Mais même si Abdoulaye Diop, ministre des affaires étrangères en négociation avec un autre Etat, persiste à dire que le document de synthèse de la médiation constituait une bonne base pour aller à un accord dans la mesure où il prend en compte le respect de l’unité nationale, de l’intégrité territoriale et de la souveraineté de l’Etat du Mali ainsi que de sa forme républicaine et laïque, nombreux sont ceux qui pensent qu’il est un cheminement vers un fédéralisme voilé, donc une partition en devoir. De fait, à part le gouvernement et la médiation, personne n’était d’accord avec le pré-accord, et tous ont émis des réserves, amendements, critiques qui n’augurent rien de bon. Beaucoup de ces amendements n’auraient pas été pris en compte, selon certains, par le gouvernement qui s’en est tenu à la première mouture imposée par la médiation.

 

Le chef de l’Etat, qui a laissé mettre les bœufs derrière la charrue, aurait pu infirmer ou confirmer cette information au cours de cette double sortie largement médiatisée. Mais il a préféré s’enraciner dans les généralités alors qu’il s’agissait pour lui de répondre à des questions précises que les représentants de l’opposition n’ont pas manqué de poser et qu’il a pris grand soin d’éluder. Il a préféré s’installer dans des banalités alors que l’avenir du pays est en jeu sur plusieurs fronts. Bref ! la messe a été dite mais le sermon est-il passé ? Certainement pas. La majorité n’est pas prête de sortir de la logique dans laquelle elle excelle le plus, l’ostracisme, et ce ne sont pas les incantations et injonctions d’un prêtre déboussolé qui pousseront Boulkassoum Haïdara et ses camarades, fiers de leur nouveau joujou, la CMP, à renoncer aux basses manœuvres érigées en forces antigouvernementales. Conséquence, cette mouvance n’aide pas son président, au contraire elle contribue à plus de 80% à l’impopularité d’un IBK plébiscité avec plus de 80% des voix.
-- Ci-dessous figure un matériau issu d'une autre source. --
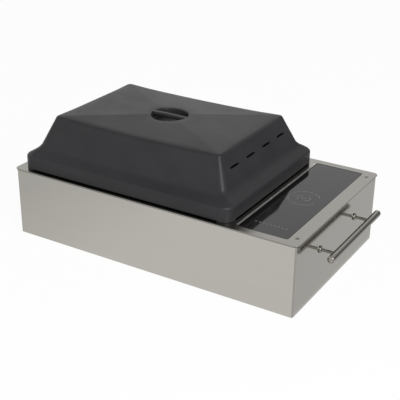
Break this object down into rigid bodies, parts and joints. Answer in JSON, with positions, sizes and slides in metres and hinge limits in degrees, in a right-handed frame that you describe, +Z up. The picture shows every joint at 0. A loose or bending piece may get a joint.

L’opposition est restée sur sa faim et n’est pas prête à avoir en face d’elle un pouvoir de dialogue qui n’aura autre chose que des objurgations. Quid du peuple ? Il n’est pas prêt de connaitre le fin mot de toutes ces histoires qui ont fait fuir les PTF, et n’aura même plus ses yeux pour pleurer. Quant aux médias, ils n’ont qu’à continuer à souffrir de faim ou à se laisser acheter par les plus offrants, en l’occurrence ceux qui ont accès aux deniers publics.